I’m such a fan, I think I can determine something of her magic by looking at her. Turns out, I can’t

Toledano makes the most beautiful minaudières ever. In fact, the word minaudière should belong to her. Influenced by her unique history – Parisian with a childhood in Mauritania and Gabon – Toledano returned to the city where she studied law then style at Cours Berçot and sculpture at the Musée des Arts Décoratifs de Paris. Having virtually stalked her in a fever dream for three years, we meet at her flagship store at 26 Rue Danielle Casanova in Paris. A classic French beauty with an ethereal, playful air, Toledano slides through the door like a little bird, sporting a fur scarf and other textures. I’m not paying attention to the clothes. She has dark dark shining eyes like Audrey Tatou without the crazy. And I’m such a fan, I think I can determine something of her magic by looking at her. Turns out, I can’t.

Wonderstars

Wonderstars

Karen Krizanovich: Oh, Happy Birthday, by the way.

Sylvia Toledano: It was last month.

KK: No, I can’t believe I forgot…[kicking self] The thing about your minaudières is that they are usable. So many evening bags hold, like, one cigarette…

ST: You tell me that there is something more? They’re practical? Because at the beginning, when I began making the minaudiére, the bag was not important for me. It was the meaning that I wanted to give to the bag that was important. But for me, it was like a canvas.

KK:  Your designs are edgy without being gauche or crude. How do you do that?

 X-Malachite in blue

X-Malachite in blue

ST: Sometimes if you take this and go to a party [she gestures to her Wonderstars bag, emblazoned with several sparkling stars], it was a message. That’s why I didn’t do the classical bag. It was always something for me spiritual. It was something to have to take when you are in the mood. This was very funny [she picks up X-Looook, one decorated in evil eyes] you have this bag and you have protection, each bag was like this. Normally you have a minaudière to walk the red carpet. But the first collection there was one in a jean colour, in a special blue so the woman could put with jeans not only with big dresses.

KK: I have a Google alert on you, which is a terrible thing to admit. I can tell your work instantly from someone else’s. What was your turning point to do this?

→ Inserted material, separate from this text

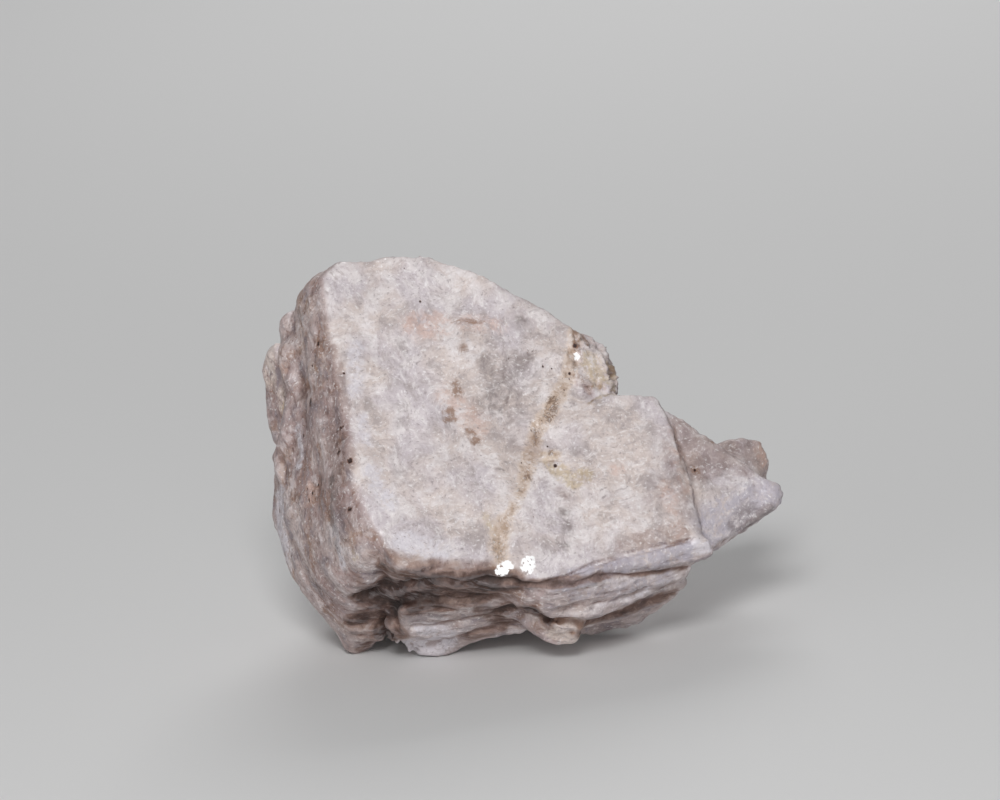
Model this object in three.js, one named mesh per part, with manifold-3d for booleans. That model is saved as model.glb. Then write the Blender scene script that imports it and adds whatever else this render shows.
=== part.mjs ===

ST: Because I love the minaudière. It is very feminine. You know when you go to a party, you need an attitude and when you take this, you have an attitude. When I first began, there were no minaudière. Before it, there were many years without minaudière. After I made it, everybody – Dior, Chanel etc — made it. But there were a lot in America, from Judith Leiber. Every woman at 18 wanted a minaudière – for a wedding, every girl wanted the minaudière. I said there was something that needed to be done with the minaudière in Paris. We didn’t have it. And I wanted to make it.

 X-Malachite in yellow

X-Malachite in yellow

KK: Does travel impact your designs?

ST: I feel very lucky to be born in a city like Paris where I continue to discover new places all the time. Last month I went to take a tea at the Hotel Particulier in Montmartre with a friend. As we walked around, I saw for the first time in my life the famous vines. I knew that they existed but I never saw it in real life. Each evening when I come back to my house after my work, I can see the Eiffel Tower shining along the Tuileries Garden. The lights, the clouds, and the sky are pink purple or orange sometimes. I can’t stop admiring this spectacle even after so many years. Near to my office there is also the Palais Royal Garden which is a true jewel. Each season has a different colour – autumn, spring, winter, – the trees, the flowers and the smells changing. There are also so many art exhibitions, paintings, photography and design shows… I love my city, it such an inspiring “lady”.

KK: I didn’t even know there were vines in Montmartre! What I really like about your minaudières is the way they feel in the hand – sparkling yet smooth. They’re quite sensuous, actually.

ST: They are 3000-5000 crystals placed by hand; I have some that were very complicated. [Toledano has collaborated on many minaudière with a variety of partners]

KK: There is so much playfulness in them – yours is a very modern take on evening wear. It lightens what could be a a burden. Formal evenings can be long nights on shoes that hurt, so a sparkling minaudière is the perfect distraction.

ST: I always love the fashion – the couture – because when I was young, maybe 25, I always love the beautiful materials. I love the couture when I was very little. That’s why I love the minaudière.